There was continuity between the era when Buddhism was more preferred by people and the time when Confucianism became the most favored philosophy. The role of Buddhism diminished as Confucianism gained roots. (Roupp, 124). The Tang’ Dynasty was popular and open to outside influences while Confucianism became popular during the Song Dynasty as it focused more on education and literacy.  Under Tang’, Confucianism was influenced by Buddhism leading to the emergence of Neo-Confucianism (Stearns, 33). Additionally, civil service exam based on Neo-Confucian teachings emerged. The teachings significantly stressed on self-discipline and obedience to parents and elders.

         Aristocracy originated from Turkic elites in China during the Tang’ and Sui Dynasty. Wu Zhao, a Chinese woman, became the first empress of China. The influence of women in Tang court increased. Buddhists neither paid taxes nor served in the military. Government jobs in civil service were based on performance in the civil service exam. The Song Dynasty despised women who managed their husband’s belongings. Women were not allowed to own or inherit property.  Dowry was retained after a divorce or husband’s death. In Vietnam and Korea, social structures which were based on the Chinese social structure allowed women to handle and own property.
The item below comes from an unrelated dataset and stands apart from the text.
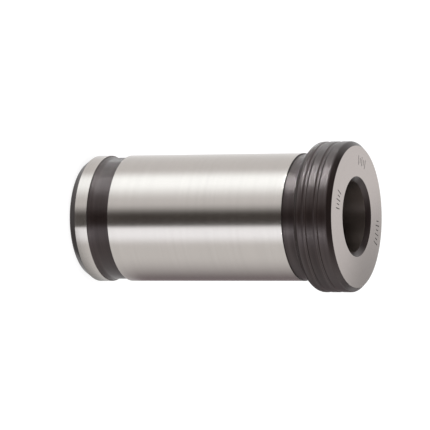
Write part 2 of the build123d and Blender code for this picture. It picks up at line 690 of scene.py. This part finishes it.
def hang_card(name, level, grid, cover, tint=(1.0, 1.0, 1.0)):
    """A card through a grid of points, seen only in reflections. Cover says how much it hides at each."""
    bm = bmesh.new()
    layer = bm.verts.layers.float.new("cover")
    rows = []
    for points, amounts in zip(grid, cover):
        rows.append([bm.verts.new(point) for point in points])
        for vert, amount in zip(rows[-1], amounts):
            vert[layer] = amount
    for low, high in zip(rows, rows[1:]):
        for k in range(len(low) - 1):
            bm.faces.new((low[k], low[k + 1], high[k + 1], high[k]))
    mesh = bpy.data.meshes.new(name)
    bm.to_mesh(mesh)
    bm.free()
    mesh.materials.append(card_material(name, level, tint))
    card = bpy.data.objects.new(name, mesh)
    bpy.context.collection.objects.link(card)
    card.visible_camera = card.visible_diffuse = card.visible_shadow = False
    card.visible_transmission = card.visible_volume_scatter = False


def toward(bearing):
    """The level direction at a bearing in degrees, from the front (-Y) towards -X."""
    return Vector((-math.sin(math.radians(bearing)), -math.cos(math.radians(bearing)), 0.0))


def swept_card(name, level, tint, edges, foot, path, ends, count=48):
    """A card around the collet, swept along a path of distances from the shank and heights.

    The edges are four bearings: where the card starts, where it is full, where it stops being full and
    where it ends. Its sides follow the light that the shank throws at one bearing, so the band that it makes
    on the shank runs straight along it. Ends says how much it covers at each point of the path.
    """
    start, full, fade, end = edges
    bearings = [start + (end - start) * k / count for k in range(count + 1)]
    sides = [smooth((b - start) / (full - start)) * smooth((end - b) / (end - fade)) for b in bearings]
    grid = []
    for reach, rise in path:
        grid.append([toward(b / 2) * foot + toward(b) * reach + Vector((0, 0, rise)) for b in bearings])
    hang_card(name, level, grid, [[side * amount for side in sides] for amount in ends], tint)


def floor_path(rise, near=1.0, far=0.6, bend=0.12):
    """A path along the floor that bends up at its far end, and how much a card covers at each point of it.

    Near says how much it covers beside the collet's foot, before it is full. It fades out at the top.
    """
    lift, near_end, full_run, top_fade = 0.2 * MM, 12 * MM, 22 * MM, 0.3 * rise
    turns = [math.pi / 16 * k for k in range(1, 9)]
    path = [((far - bend) * (k / 16) ** 2, lift) for k in range(17)]
    path += [(far - bend * (1 - math.sin(turn)), lift + bend * (1 - math.cos(turn))) for turn in turns]
    path += [(far, bend + (rise - bend) * k / 8) for k in range(1, 9)]
    full = [near + (1 - near) * smooth((reach - near_end) / full_run) for reach, _ in path]
    return path, [cover * smooth((rise - height) / top_fade) for cover, (_, height) in zip(full, path)]


def floor_card(name, level, middle, inner, fade, oval, rings=16, count=48):
    """A card on the floor that is full out to an inner radius and fades out past it.

    Oval is its width along X as a share of its depth.
    """
    steps = [k / rings for k in range(rings + 1)]
    spokes = [toward(360 / count * k) * Vector((oval, 1.0, 0.0)) for k in range(count + 1)]
    grid = [[Vector(middle) + spoke * (inner + fade * out) for spoke in spokes] for out in steps]
    hang_card(name, level, grid, [[1 - smooth(out)] * (count + 1) for out in steps])


def flat_card(name, level, corner, across, up, soft, count=24):
    """A flat card from a corner, with soft sides at the start and end of its two directions."""
    steps = [k / count for k in range(count + 1)]
    grid = [[Vector(corner) + Vector(across) * a + Vector(up) * b for a in steps] for b in steps]
    sides = [smooth(a / soft[0]) * smooth((1 - a) / soft[1]) for a in steps]
    ends = [smooth(b / soft[2]) * smooth((1 - b) / soft[3]) for b in steps]
    hang_card(name, level, grid, [[side * amount for side in sides] for amount in ends])


def hang_beams(name, stage, parts, wall, low, high, distance, tilt=0.0):
    """Narrow beams, as from lamps with grids, that the wall throws at the camera between two heights.

    Parts gives the bearing of each lamp and its part of the beam power. Tilt is how far the wall leans back,
    in degrees.
    """
    width, full_height, tint = 26 * MM, 13.3 * MM, (0.94, 1.0, 1.0)
    dip = stage.camera_elevation - math.radians(2 * tilt)
    middle = Vector((0, 0, (low + high) / 2))
    for bearing, part in parts.items():
        back = toward(bearing) * math.cos(dip) - Vector((0, 0, math.sin(dip)))
        side = toward(bearing + 90)
        lamp = bpy.data.lights.new(name, "AREA")
        lamp.shape = "RECTANGLE"
        lamp.size, lamp.size_y = width, (high - low) * math.cos(dip)
        lamp.spread = stage.beam_spread
        lamp.energy = part * stage.beam_power / 1000 * (high - low) / full_height
        lamp.color = tint
        holder = bpy.data.objects.new(name, lamp)
        place = toward(bearing / 2) * wall + middle + back * distance
        turned = Matrix((side, back.cross(side), back)).transposed().to_4x4()
        holder.matrix_world = Matrix.Translation(place) @ turned
        holder.visible_camera = False
        bpy.context.collection.objects.link(holder)


def light_room(scene, stage):
    """A room that is white where it is seen, and that lights the floor at the room's level."""
    world = bpy.data.worlds.new("studio_room")
    scene.world = world
    world.use_nodes = True
    tree = world.node_tree
    tree.nodes.clear()
    white, room = tree.nodes.new("ShaderNodeBackground"), tree.nodes.new("ShaderNodeBackground")
    mix, output = tree.nodes.new("ShaderNodeMixShader"), tree.nodes.new("ShaderNodeOutputWorld")
    for light, strength in ((white, 1.0), (room, stage.room_level)):
        light.inputs["Color"].default_value = (1.0, 1.0, 1.0, 1.0)
        light.inputs["Strength"].default_value = strength
    join(
        tree,
        (seen_directly(tree), mix.inputs[0]),
        (room.outputs[0], mix.inputs[1]),
        (white.outputs[0], mix.inputs[2]),
        (mix.outputs[0], output.inputs["Surface"]),
    )


def lay_floor(stage, reach=4.0, gap=0.01 * MM):
    """The floor, a hair under the tail end so that the two faces don't flicker."""
    bm = bmesh.new()
    bmesh.ops.create_grid(bm, x_segments=1, y_segments=1, size=reach)
    mesh = bpy.data.meshes.new("floor")
    bm.to_mesh(mesh)
    bm.free()
    mesh.materials.append(floor_material(stage))
    floor = bpy.data.objects.new("floor", mesh)
    floor.location.z = -gap
    bpy.context.collection.objects.link(floor)


def hang_cards(stage, foot):
    """The cards that the ground and blackened zones mirror. Bearings are in degrees and places in metres."""
    warm, cool = (1.12, 0.97, 0.87), (0.96, 0.995, 1.05)
    even, rosy = (0.945, 1.0, 1.025), (1.08, 0.925, 0.965)
    low_path = floor_path(0.09, near=0.0, far=0.4, bend=0.06)
    swept_card("dark_card", stage.dark_level, warm, (-16.5, -15, 5, 27), foot, *floor_path(0.25, near=0.92))
    swept_card("fill_card", stage.fill_level, cool, (-52, -31, -19, -14.5), foot, *floor_path(0.5, near=0.8))
    swept_card("key_card", stage.key_level, even, (32, 66, 74, 98), foot, *floor_path(0.3, near=0.8))
    swept_card("shade_card", stage.shade_level, rosy, (-178, -160, -148, -73), foot, *low_path)
    # Painted contact shadow: a dark card by the foot that only reflections see
    floor_card(
        "foot_shadow_card",
        stage.foot_shadow_level,
        middle=(5.1 * MM, 0, 0.4 * MM),
        inner=13 * MM,
        fade=10 * MM,
        oval=0.88,
    )
    flat_card(
        "overhead_card",
        stage.overhead_level,
        corner=(-0.85, -0.85, 0.45),
        across=(1.4, 0, 0),
        up=(0, 0.95, 0),
        soft=(0.15, 0.35, 0.2, 0.2),
    )
    flat_card(
        "side_card",
        stage.overhead_level,
        corner=(-0.85, -0.2, 0.45),
        across=(0.7, 0, 0),
        up=(0, 0.65, 0),
        soft=(0.2, 0.3, 0.2, 0.3),
    )
    flat_card(
        "shade_flag",
        stage.flag_level,
        corner=(-13.5 * MM, 50 * MM, 83 * MM),
        across=(90 * MM, 0, 0),
        up=(97 * MM, 0, 42 * MM),
        soft=(0.08, 0.2, 0.03, 0.1),
    )


def hang_lamps(stage, sizes):
    """Narrow beams for the highlights on the neck, the flange and the tail groove."""
    far, near, close = 45 * MM, 20 * MM, 13 * MM
    wall, top = sizes.shank, sizes.height + 0.5 * MM
    flange_back = sizes.height - sizes.flange_width
    neck = flange_back - sizes.neck
    groove = sizes.tail_bevel_rise + sizes.land
    groove_top = groove + sizes.groove
    parts = {-27: 0.2, 56: 0.65, 67: 1.05, 79: 0.54}
    hang_beams("flange_beam", stage, parts, wall, neck + 0.1 * MM, top, far)
    parts = {98: 0.1, 118: 0.1}
    hang_beams("side_beam", stage, parts, wall, neck + 0.6 * MM, top, far)
    parts = {140: 0.11}
    hang_beams("side_beam", stage, parts, wall, neck + 0.6 * MM, top - 5 * MM, far)
    parts = {50: 0.12, 67: 0.1, 80: 0.2}
    hang_beams("rim_beam", stage, parts, wall, flange_back + 2.7 * MM, top, far)
    parts = {56: 0.24, 67: 0.21, 79: 0.31, 98: 0.17, 118: 0.1, 140: 0.07}
    hang_beams("groove_beam", stage, parts, wall, groove + 0.3 * MM, groove_top - 0.5 * MM, close)
    parts = {-27: 0.1, 56: 0.16, 67: 0.45, 79: 0.35, 98: 0.28, 118: 0.22}
    hang_beams("slope_beam", stage, parts, wall, groove + 0.2 * MM, groove + 1.6 * MM, near, tilt=11)


def add_camera(scene, stage):
    """The camera looks down at the collet, with the collet's axis along the picture's width."""
    up_tilt, roll = stage.camera_elevation, stage.camera_roll
    along = Vector((0, math.sin(up_tilt), math.cos(up_tilt)))
    across = Vector((-1, 0, 0))
    back = Vector((0, -math.cos(up_tilt), math.sin(up_tilt)))
    right = along * math.cos(roll) + across * math.sin(roll)
    up = across * math.cos(roll) - along * math.sin(roll)
    front_face = Vector((0, 0, FRAME_HIGH.z))
    place = front_face - right * stage.face_right + up * stage.face_below + back * stage.camera_distance
    lens = bpy.data.cameras.new("camera")
    lens.lens = stage.camera_lens
    lens.sensor_width = 36.0
    lens.clip_start, lens.clip_end = 0.05, 50.0
    camera = bpy.data.objects.new("camera", lens)
    camera.matrix_world = Matrix.Translation(place) @ Matrix((right, up, back)).transposed().to_4x4()
    bpy.context.collection.objects.link(camera)
    scene.camera = camera


class COLLET_OT_set_stage(bpy.types.Operator):
    """Lay the pale floor and set the room light, the cards, the narrow beams and the camera"""

    bl_idname = "collet.set_stage"
    bl_label = "Set stage"

    def execute(self, context):
        scene, stage, sizes = context.scene, context.scene.collet_stage, context.scene.collet_sizes
        scene.view_settings.view_transform = "Standard"
        light_room(scene, stage)
        lay_floor(stage)
        hang_cards(stage, sizes.shank)
        hang_lamps(stage, sizes)
        add_camera(scene, stage)
        return {"FINISHED"}


# Add-on

GROUPS = {"collet_sizes": ColletSizes, "collet_finish": ColletFinish, "collet_stage": StudioStage}
OPERATORS = (COLLET_OT_turn_body, COLLET_OT_etch_ticks, COLLET_OT_set_stage)


class COLLET_PT_sidebar(bpy.types.Panel):
    """Collet's steps and settings"""

    bl_label = "Taper collet"
    bl_idname = "COLLET_PT_sidebar"
    bl_space_type = "VIEW_3D"
    bl_region_type = "UI"
    bl_category = "Collet"

    def draw(self, context):
        layout = self.layout
        for operator in OPERATORS:
            layout.operator(operator.bl_idname)
        for name in GROUPS:
            group = getattr(context.scene, name)
            box = layout.box()
            for setting in group.__annotations__:
                box.prop(group, setting)


CLASSES = (*GROUPS.values(), *OPERATORS, COLLET_PT_sidebar)


def register():
    for cls in CLASSES:
        bpy.utils.register_class(cls)
    for name, group in GROUPS.items():
        setattr(bpy.types.Scene, name, bpy.props.PointerProperty(type=group))


def unregister():
    for name in GROUPS:
        delattr(bpy.types.Scene, name)
    for cls in reversed(CLASSES):
        bpy.utils.unregister_class(cls)


def main():
    """Builds the collet and its stage."""
    register()
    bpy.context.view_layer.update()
    bpy.ops.collet.turn_body()
    bpy.ops.collet.etch_ticks()
    bpy.ops.collet.set_stage()


if __name__ == "__main__":
    main()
In Japan, the upper-class women controlled their households and contributed to Japanese literature.


The changes brought about foreign culture as the Buddhist pilgrims moved to East Asia. Besides, the family unit was valued and males were accorded more privileges than women such as receiving a formal education. Philosophies such as Confucianism which emphasized on literacy gained roots and China became one of the largest and most prosperous empire in Asia.